To be God in this crisis to not to abandon, not to punish, but to liberate.  God roars, and calls God’s people home.  This won’t be easy.  Grace will come, but it won’t be cheap.  Restoration is inevitable, but it will be a fierce deliverance.  And it will not resemble our idolatry in any way.  The good news is that misogyny, xenophobia, racism, and economic inequality will not have the last word.  The difficult news is that we are going to have to abandon the familiar and find the courage to follow God into the unknown.

Now I like and admire Hillary Clinton, I do.  But Hillary Clinton is not going to save us.  And to be clear, Bernie Sanders wasn’t going to save us either.  I am a vocal progressive and a proud Democrat.  But the Democratic Party is not going to save us.  In the next 99 days, I will knock on doors, I’ll vote early, and I’ll watch the election results roll in on November 8.  But this election is not going to save us. We have to recognize our political system for what it is, a human construction, created with some good intentions, but limited in its ability to do capital-G Good.  We have made it into an idol; we have put all of our trust and faith into the democratic ideals it represents, even after it repeatedly disenfranchises our brother and sisters.  It will never save us. 

So where will our salvation come from? From whom will we hear that liberating call back to our Creator?   The answer is obvious, really. The saving Spirit of God is where it has always been: among marginalized people daring to imagine something different.   For months, every time I’ve read Scripture I hear the same thing.  Every time I come to church, I hear it in the sermon.   Every time I open up my Twitter or Facebook newsfeed, I see it.  Black Lives Matter.  Not One More Deportation.  These movements and leaders have challenged our conceptions of what is inevitable and what is possible. They are calling out our idolatry.  In their organizing, I hear the promise in Hosea: a fearsome deliverance to a restored and fundamentally altered community.

Here at University Church, we’ve already seen the amazing transformation that can take place when we heed the Roar of God.  We dared to join forces with a group of young people taking on the University of Chicago.  If there was ever an idol in this neighborhood, it is the University of Chicago.  And guess what—a trauma center is coming to Hyde Park.  We dared to open our doors to Jose Juan and his family, refusing to allow his deportation.  In doing so we joined forces with young leaders who are challenging the Department of Homeland security.  And guess what—Jose Juan is still here in his home country, with his family.
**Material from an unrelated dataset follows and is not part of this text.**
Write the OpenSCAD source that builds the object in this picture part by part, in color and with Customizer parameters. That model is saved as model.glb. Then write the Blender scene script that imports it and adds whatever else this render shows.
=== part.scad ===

We have dared to hear and heed the Roar of God, and our community—University Church—has been reenergized. 

Is the Roar of God calling us to the Voting Booth, or Freedom Square? 
Should we be surprised at this?   That our transformation has come from aligning ourselves with communities whose anguish God shares?  These young leaders are intimately familiar with the evils of our political idolatry are also the ones with the power to break its hold on us.  Here in Hosea, God shows us that a lament leads to liberation, that the cry of the oppressed is also a call to justice.  We have to listen for the roars that challenge our idolatry, that make us question our faith in Earthly logic. Do we really need the police?  Are deportations ever really necessary?  Can we really not afford reparations? Do we really have to wait for the right candidate, the right bill, or the right Supreme Court case?

In 2016 salvation will not be found in the Senate, but in the streets.  Justice will not be brought about by politicians, but by protestors.  2016 doesn’t have to be the worst year ever; it can be the year we abandon the idolatry of a political system that only divides and distracts us from the liberation promised by God’s love. This can be the year we step out on faith and dare to heed the Roar of God. 

In this moment of silence and reflection, I invite you to think about where you have put your faith, and whether or not that faith has been earned.  Ask yourself, where do you hear God’s roar, and are you willing to follow it?